Transformation, Power & the Holy Spirit

While praying for his beloved saints in Ephesus, Paul requests:

...that you, ...may...comprehend... the love of Christ that surpasses knowledge, that you may be filled with all the fullness of God. Now to him who is able to do far more abundantly than all that we ask or think, according to the power at work within us,

Ephesians 3:17-20 (ESV)

What does it mean to "surpass knowledge" and what is the "power at work within us?"  And how does one become "filled with all the fullness of God?"

Perhaps just as Paul indicates that prophesy edifies the mind, while tongues edify the spirit, the work of the Holy Spirit within us is designed to surpass what knowlege-the realm of the mind--can afford us.
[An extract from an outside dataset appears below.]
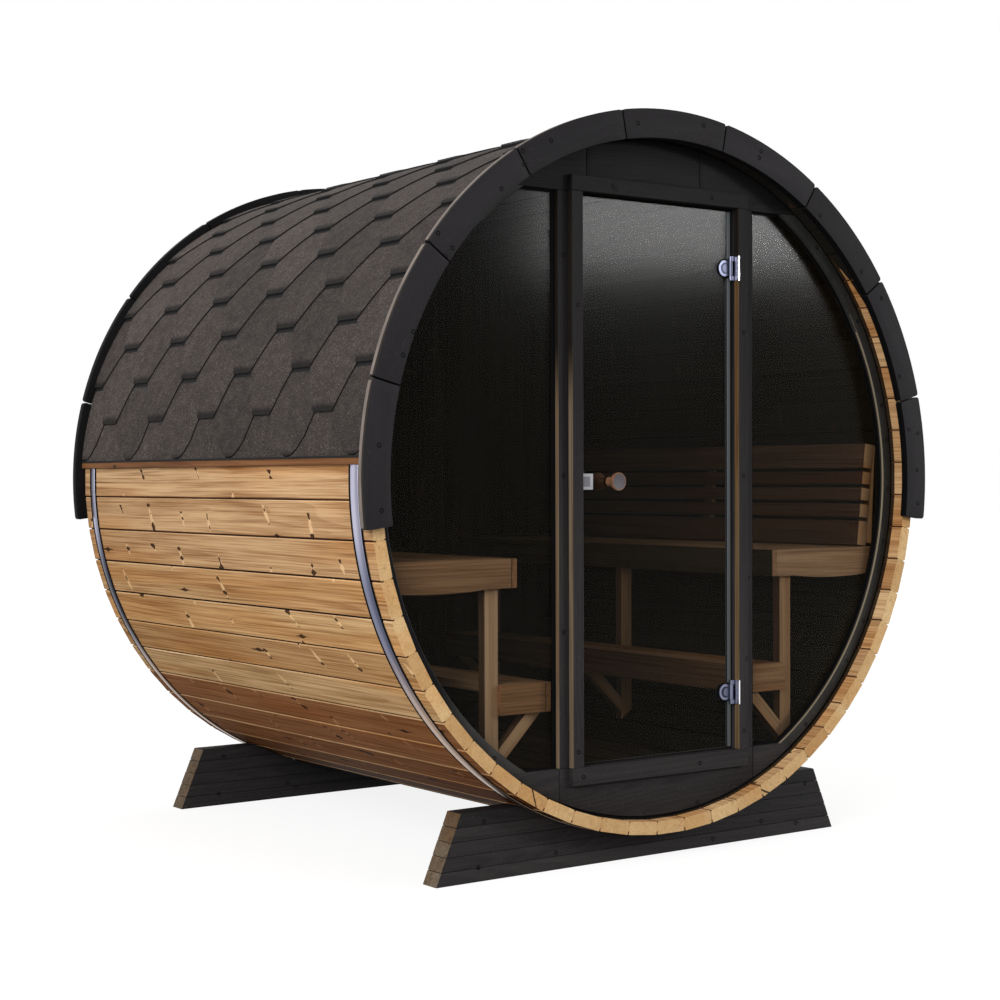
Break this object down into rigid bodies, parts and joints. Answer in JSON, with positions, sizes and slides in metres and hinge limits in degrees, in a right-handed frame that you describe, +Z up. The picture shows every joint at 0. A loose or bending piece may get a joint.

It seems evident that power and the Holy Spirit are connected in Scripture.  The verse everyone thinks of is:

But you will receive power when the Holy Spirit has come upon you, and you will be my witnesses in Jerusalem and in all Judea and Samaria, and to the end of the earth." Acts 1:8 (ESV)

But one of my favorites is:

May the God of hope fill you with all joy and peace in believing, so that by the power of the Holy Spirit you may abound in hope. Romans 15:13 (ESV)

Now that is transformation!  I don't know about you, but a person that abounds in hope sounds to me like someone filled with at least some of the fullness of God!